- Conference: Independent
- Record: 4–11
- Head coach: Leonard Sachs (2nd season);
- Home arena: Alumni Gym

= 1924–25 Loyola Ramblers men's basketball team =

American college basketball season

The 1924–25 Loyola Ramblers men's basketball team represented Loyola University Chicago during the 1924–25 NCAA men's basketball season. The ramblers were led by second-year head coach Leonard Sachs. The team had finished the season with an overall record of 4–11.

==Schedule==

| Date time, TV | Opponent | Result | Record | Site city, state |
| * | Lawrence | L 11–22 | 0–1 | Alumni Gym Chicago, IL |
| * | Western Michigan | L 12–20 | 0–2 | Alumni Gym Chicago, IL |
| * | Lewis | W 23–11 | 1–2 | Alumni Gym |
| * | Saint Louis | L 11–23 | 1–3 | Alumni Gym Chicago, IL |
| * | Arkansas State | W 27–11 | 2–3 | Alumni Gym Chicago, IL |
| * | at Notre Dame | L 22–40 | 2–4 | Notre Dame Fieldhouse South Bend, IN |
| * | Marquette | L 17–19 | 2–5 | Alumni Gym Chicago, IL |
| * | Lake Forest | W 33–11 | 3–5 | Alumni Gym Chicago, IL |
| * | St. Viator's | L 15–25 | 3–6 | Alumni Gym Chicago, IL |
| * | Western Michigan | L 18–19 | 3–7 | Alumni Gym Chicago, IL |
| * | Detroit | W 28–18 | 4–7 | Alumni Gym Chicago, IL |
| * | St.
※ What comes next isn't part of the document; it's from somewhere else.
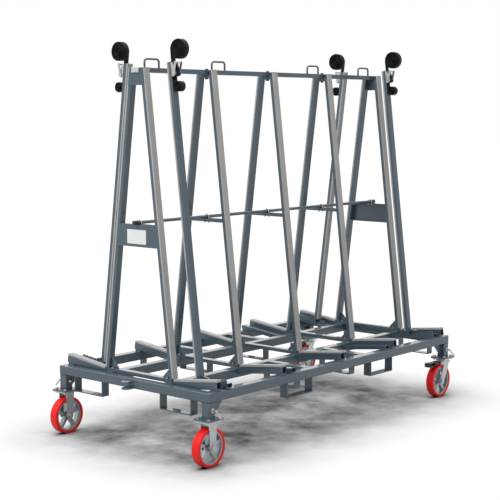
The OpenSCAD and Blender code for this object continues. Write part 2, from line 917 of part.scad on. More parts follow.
module wheel_core(sx, sy) {
    spoke_w = axle_d * 1.5;
    rim_in = core_r - rim_t;
    color(core_grey) at_wheel(sx, sy) difference() {
        union() {
            cylinder(h = hub_w, r = hub_r, center = true);
            linear_extrude(core_w, center = true) difference() {
                circle(core_r);
                circle(rim_in);
            }
            linear_extrude(core_w * 0.6, center = true) for (i = [0:spokes - 1]) {
                rotate(90 + i * 360 / spokes) polygon([
                    [0, -spoke_w / 2],
                    [rim_in + rim_t / 2, -spoke_w / 3],
                    [rim_in + rim_t / 2, spoke_w / 3],
                    [0, spoke_w / 2]
                ]);
            }
        }
        cylinder(h = hub_w + over, r = axle_d / 2 + run_fit, center = true);
    }
}

module wheel_tread(sx, sy) {
    shoulder = tread_t / 3;
    color(tread_red) at_wheel(sx, sy) rotate_extrude($fn = 96) {
        translate([core_r, -wheel_w / 2]) square([tread_t - shoulder, wheel_w]);
        translate([core_r, shoulder - wheel_w / 2]) square([tread_t, wheel_w - 2 * shoulder]);
        for (y = [-1, 1]) {
            translate([wheel_r - shoulder, y * (wheel_w / 2 - shoulder)]) circle(shoulder, $fn = 24);
        }
    }
}

// Hitch pins

pin_bend = 45;
handle_run = pin_drop / sin(pin_bend);
pin_neck = pin_out - handle_run * cos(pin_bend);
pin_tail = beam + pin_d;
handle_d = pin_d * 0.75;

// Drawn at a +Y corner, its shoulder against the outer face of the leg
module hitch_pin(sx, sy) {
    color(zinc) on_cart() at_corner(sx, sy)
        translate([end_beam_x, long_beam_y + beam / 2, pin_z]) {
            rod_y(-pin_tail, 0, pin_d);
            rod_y(0, handle_d / 2, 2 * pin_d);
            rod_y(0, pin_neck, handle_d);
            translate([0, pin_neck, 0]) {
                sphere(d = handle_d * 1.15);
                rotate([-90 - pin_bend, 0, 0]) cylinder(h = handle_run, d = handle_d);
            }
        }
}

// Retaining posts

shoe_top = rack_top + lie_gap + shoe_t;
shoe_out = stop_out + shoe_over;
shoe_in = stop_in;

// The heel line of the rail that a retaining post stands on
module at_stop(sx, sy) {
    on_cart() at_corner(sx, sy) translate([stop_x, 0, 0]) on_slope() children();
}

module retaining_post(sx, sy) {
    cheek_in = post_w / 2 + slide_gap / 2;
    pawl_out = stop_out + pawl_len;
    color(frame_paint) at_stop(sx, sy) {
        plain_tube([-post_w / 2, stop_in, shoe_top], [post_w / 2, stop_out, stop_top], 2);
        block([-cheek_in - shoe_t, shoe_in, shoe_top - shoe_t], [cheek_in + shoe_t, shoe_out, shoe_top]);
        for (s = [-1, 1]) {
            translate([s * (cheek_in + shoe_t / 2), 0, 0])
                block([-shoe_t / 2, shoe_in, rail_bottom + shoe_t / 2], [shoe_t / 2, shoe_out, shoe_top]);
        }
        across_x(-pawl_w / 2, pawl_w / 2) polygon([
            [stop_out, shoe_top - shoe_t],
            [pawl_out, shoe_top - shoe_t],
            [pawl_out, shoe_top],
            [stop_out + shoe_over, shoe_top - shoe_t + pawl_h],
            [stop_out, shoe_top - shoe_t + pawl_h]
        ]);
    }
}

module retaining_pad(sx, sy) {
    color(pad_grey) at_stop(sx, sy)
        block([-post_w / 2, stop_gap, shoe_top], [post_w / 2, stop_in, stop_top]);
}

// Ratchets and straps

ratchet_t = 1.6;
ratchet_in = web_w / 2 + ratchet_t / 2;
strap_u = stop_out + ratchet_t + lie_gap + web_t / 2;
spool_wrap_r = spool_d / 2 + lie_gap + web_t / 2 + spool_turns * web_pitch;
spool_u = strap_u + spool_wrap_r;
spool_v = ratchet_v + spool_wrap_r;
tooth_r = spool_wrap_r * 0.8;

module ratchet_frame(sx, sy) {
    color(zinc) at_stop(sx, sy) {
        block([-ratchet_in - ratchet_t, stop_out, ratchet_v],
              [ratchet_in + ratchet_t, stop_out + ratchet_t, ratchet_v + ratchet_h]);
        for (x = [-ratchet_in - ratchet_t, ratchet_in]) {
            across_x(x, x + ratchet_t) difference() {
                union() {
                    translate([spool_u, spool_v]) circle(spool_d);
                    polygon([
                        [stop_out, ratchet_v],
                        [spool_u, spool_v - spool_d],
                        [spool_u + spool_d, spool_v],
                        [stop_out + ratchet_d / 2, ratchet_v + ratchet_h],
                        [stop_out, ratchet_v + ratchet_h]
                    ]);
                }
                translate([spool_u, spool_v]) circle(spool_d / 2 + run_fit);
            }
        }
    }
}

module ratchet_wheel() {
    tip = tooth_r;
    root = tooth_r * 0.8;
    step = 360 / ratchet_teeth;
    polygon([for (i = [0:ratchet_teeth - 1], k = [0, 1])
        (k == 0 ? tip : root) * [cos(i * step), sin(i * step)]]);
}

// The handle with the spool and its two toothed wheels, which it turns
module ratchet_handle(sx, sy) {
    wheel_in = ratchet_in + ratchet_t + lie_gap;
    arm_in = wheel_in + ratchet_t + lie_gap;
    spool_half = arm_in + ratchet_t;
    grip_d = 8;
    color(zinc) at_stop(sx, sy) translate([0, spool_u, spool_v]) {
        rod_x(-spool_half, spool_half, spool_d);
        for (s = [0, 1]) {
            mirror([s, 0, 0]) {
                across_x(wheel_in, wheel_in + ratchet_t) ratchet_wheel();
                across_x(arm_in, arm_in + ratchet_t) {
                    circle(spool_d * 0.8);
                    polygon([
                        [-spool_d / 2, 0],
                        [spool_d / 2, 0],
                        [handle_reach + grip_d, handle_rise],
                        [handle_reach - grip_d, handle_rise]
                    ]);
                    translate([handle_reach, handle_rise]) circle(grip_d);
                }
            }
        }
        translate([0, handle_reach, handle_rise]) rod_x(-arm_in, arm_in, grip_d);
    }
}

handle_tilt = 18;
handle_reach = handle_len * sin(handle_tilt);
handle_rise = handle_len * cos(handle_tilt);

turn_points = 20;
big_roll_r = roll_core_r + web_pitch * big_turns;
small_roll_r = roll_core_r + web_pitch * small_turns;

// Points of a spiral round c that grows to r where it runs straight up or down the post
function roll(c, r, turns, hand) = [
    for (i = [0:turns * turn_points])
        let (left = turns - i / turn_points, a = 180 - hand * 360 * left)
            c + (r - web_pitch * left) * [cos(a), sin(a)]
];

// Points of the turns on the spool, from the straight run inward
function wrap(c, r, turns) = [
    for (i = [0:turns * turn_points])
        let (done = i / turn_points, a = 180 + 360 * done)
            c + (r - web_pitch * done) * [cos(a), sin(a)]
];

function backward(points) = [for (i = [len(points) - 1:-1:0]) points[i]];

// One face of the long strap, which runs from the large roll down onto the spool
function long_face(out) = concat(
    roll([strap_u + big_roll_r, big_roll_v], big_roll_r + out, big_turns, 1),
    wrap([spool_u, spool_v], spool_wrap_r + out, spool_turns));

// One face of the short strap, which runs from the small roll up to the ratchet's foot
function short_face(out) = concat(
    roll([strap_u + small_roll_r, small_roll_v], small_roll_r + out, small_turns, -1),
    [[strap_u - out, ratchet_v - lie_gap]]);

long_outer = long_face(web_t / 2);
long_inner = long_face(-web_t / 2);
short_outer = short_face(web_t / 2);
short_inner = short_face(-web_t / 2);

// Distance from p to the stretch from a to b
function off_stretch(p, a, b) =
    let (t = (p - a) * (b - a) / ((b - a) * (b - a)))
        norm(p - a - max(0, min(1, t)) * (b - a));

// Least distance from a turn's outer face to the inner face of the turn round it
function turn_gap(outer, inner, turns) = min([
    for (i = [0:(turns - 1) * turn_points - 1])
        off_stretch(outer[i], inner[i + turn_points], inner[i + turn_points + 1])
]);

echo(least_gap_of_large_roll = turn_gap(long_outer, long_inner, big_turns));
echo(least_gap_of_small_roll = turn_gap(short_outer, short_inner, small_turns));

module strap(sx, sy) {
    color(webbing_black) at_stop(sx, sy) across_x(-web_w / 2, web_w / 2) {
        polygon(concat(long_outer, backward(long_inner)));
        polygon(concat(short_outer, backward(short_inner)));
    }
}

long_beams();
end_beams();
inner_frame();
corner_legs();
fork_pockets();
tow_hitch();
foot_bars();
frame_posts();
post_pads();
ledge_arms();
ledge_pads();
slide_rails();
mid_braces();
top_brackets();
ridge_tube();
end_caps();
lifting_loops();
centre_rod();
frame_fasteners();
caster_plates();
rigid_forks();
rigid_axles();
swivel_fork(-1);  // swivel_fork_front
swivel_fork(1);  // swivel_fork_back
swivel_axle(-1);  // swivel_axle_front
swivel_axle(1);  // swivel_axle_back
brake_pedal(-1);  // brake_pedal_front
brake_pedal(1);  // brake_pedal_back
wheel_core(-1, -1);  // wheel_core_front_left
wheel_core(1, -1);  // wheel_core_front_right
wheel_core(-1, 1);  // wheel_core_back_left
wheel_core(1, 1);  // wheel_core_back_right
wheel_tread(-1, -1);  // wheel_tread_front_left
wheel_tread(1, -1);  // wheel_tread_front_right
wheel_tread(-1, 1);  // wheel_tread_back_left
wheel_tread(1, 1);  // wheel_tread_back_right
hitch_pin(-1, -1);  // hitch_pin_front_left
hitch_pin(1, -1);  // hitch_pin_front_right
hitch_pin(-1, 1);  // hitch_pin_back_left
hitch_pin(1, 1);  // hitch_pin_back_right
retaining_post(-1, -1);  // retaining_post_front_left
retaining_post(1, -1);  // retaining_post_front_right
retaining_post(-1, 1);  // retaining_post_back_left
retaining_post(1, 1);  // retaining_post_back_right
retaining_pad(-1, -1);  // retaining_pad_front_left
retaining_pad(1, -1);  // retaining_pad_front_right
retaining_pad(-1, 1);  // retaining_pad_back_left
retaining_pad(1, 1);  // retaining_pad_back_right
ratchet_frame(-1, -1);  // ratchet_frame_front_left
ratchet_frame(1, -1);  // ratchet_frame_front_right
ratchet_frame(-1, 1);  // ratchet_frame_back_left
ratchet_frame(1, 1);  // ratchet_frame_back_right
ratchet_handle(-1, -1);  // ratchet_handle_front_left
ratchet_handle(1, -1);  // ratchet_handle_front_right
ratchet_handle(-1, 1);  // ratchet_handle_back_left
ratchet_handle(1, 1);  // ratchet_handle_back_right
strap(-1, -1);  // strap_front_left
strap(1, -1);  // strap_front_right
strap(-1, 1);  // strap_back_left
strap(1, 1);  // strap_back_right
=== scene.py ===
import json
import math

import bmesh
import bpy
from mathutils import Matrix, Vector


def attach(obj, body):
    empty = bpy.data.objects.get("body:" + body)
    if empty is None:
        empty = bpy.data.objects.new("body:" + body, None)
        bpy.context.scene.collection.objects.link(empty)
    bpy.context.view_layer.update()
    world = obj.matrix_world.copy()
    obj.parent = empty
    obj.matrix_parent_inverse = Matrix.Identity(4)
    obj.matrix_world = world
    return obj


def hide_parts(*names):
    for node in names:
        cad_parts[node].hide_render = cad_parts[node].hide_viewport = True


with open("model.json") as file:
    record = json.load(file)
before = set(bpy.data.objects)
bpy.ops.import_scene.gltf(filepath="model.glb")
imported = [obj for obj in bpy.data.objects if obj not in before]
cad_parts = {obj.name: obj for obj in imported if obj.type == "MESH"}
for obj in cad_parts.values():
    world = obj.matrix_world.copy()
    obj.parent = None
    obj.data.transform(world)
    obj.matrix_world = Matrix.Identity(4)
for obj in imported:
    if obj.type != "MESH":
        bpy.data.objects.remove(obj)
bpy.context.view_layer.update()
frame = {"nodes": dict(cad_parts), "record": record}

# Where the cart's parts lie, in metres and degrees, as the CAD source has them
cart = {"lean": 7.0, "middleX": 0.022, "heelY": 0.25398, "heelZ": 0.40204, "postWidth": 0.038,
        "postIn": -0.029, "postOut": -0.010, "postEndX": 1.067, "frames": 5, "framePitch": 0.524,
        "beam": 0.050, "baseTop": 0.381, "beamBottom": 0.331, "footTop": 0.40063,
        "railOff": 0.21998, "longBeamY": 0.530, "endBeamX": 1.103, "stopX": 0.970}
sides = {"front": -1, "back": 1}
ends = {"left": -1, "right": 1}
lean = math.radians(cart["lean"])


# Shader arithmetic

def feed(tree, slot, value):
    if isinstance(value, Term):
        tree.links.new(value.socket, slot)
    else:
        slot.default_value = value


def reckon(tree, operation, *values):
    node = tree.nodes.new("ShaderNodeMath")
    node.operation = operation
    for slot, value in zip(node.inputs, values):
        feed(tree, slot, value)
    return Term(tree, node.outputs[0])


# A shader socket that takes part in Python arithmetic
class Term:
    def __init__(self, tree, socket):
        self.tree = tree
        self.socket = socket

    # Another output of this socket's node
    def beside(self, name):
        return Term(self.tree, self.socket.node.outputs[name])

    def __add__(self, value):
        return reckon(self.tree, "ADD", self, value)

    def __mul__(self, value):
        return reckon(self.tree, "MULTIPLY", self, value)

    def __sub__(self, value):
        return reckon(self.tree, "SUBTRACT", self, value)

    def __rsub__(self, value):
        return reckon(self.tree, "SUBTRACT", value, self)

    def __truediv__(self, value):
        return reckon(self.tree, "DIVIDE", self, value)

    def __rtruediv__(self, value):
        return reckon(self.tree, "DIVIDE", value, self)

    def __pow__(self, value):
        return reckon(self.tree, "POWER", self, value)

    def __rpow__(self, value):
        return reckon(self.tree, "POWER", value, self)

    def __abs__(self):
        return reckon(self.tree, "ABSOLUTE", self)

    def __gt__(self, value):
        return reckon(self.tree, "GREATER_THAN", self, value)

    def __lt__(self, value):
        return reckon(self.tree, "LESS_THAN", self, value)

    __radd__ = __add__
    __rmul__ = __mul__

    def atLeast(self, value):
        return reckon(self.tree, "MAXIMUM", self, value)

    def atMost(self, value):
        return reckon(self.tree, "MINIMUM", self, value)

    def clamped(self):
        return self.atLeast(0).atMost(1)

    def sine(self):
        return reckon(self.tree, "SINE", self)


# A node tree and its shader, with one method that adds any node
class Graph:
    def __init__(self, tree, shader):
        self.tree = tree
        self.shader = tree.nodes[shader]

    def set(self, values):
        for name, value in values.items():
            feed(self.tree, self.shader.inputs[name], value)

    def add(self, kind, settings, values, output=0):
        node = self.tree.nodes.new("ShaderNode" + kind)
        for name, value in settings.items():
            setattr(node, name, value)
        for name, value in values.items():
            feed(self.tree, node.inputs[name], value)
        return Term(self.tree, node.outputs[output])

    def parts(self, vector):
        split = self.add("SeparateXYZ", {}, {"Vector": vector})
        return {name: split.beside(name) for name in "XYZ"}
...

Viator's | L 12–27 | 4–8 | Alumni Gym Chicago, IL |
| * | Marquette | L 6–26 | 4–9 | Alumni Gym Chicago, IL |
| * | Notre Dame | L 11–19 | 4–10 | Alumni Gym Chicago, IL |
| * | Indiana State | L 19–38 | 4–11 | Alumni Gym Chicago, IL |
*Non-conference game. (#) Tournament seedings in parentheses.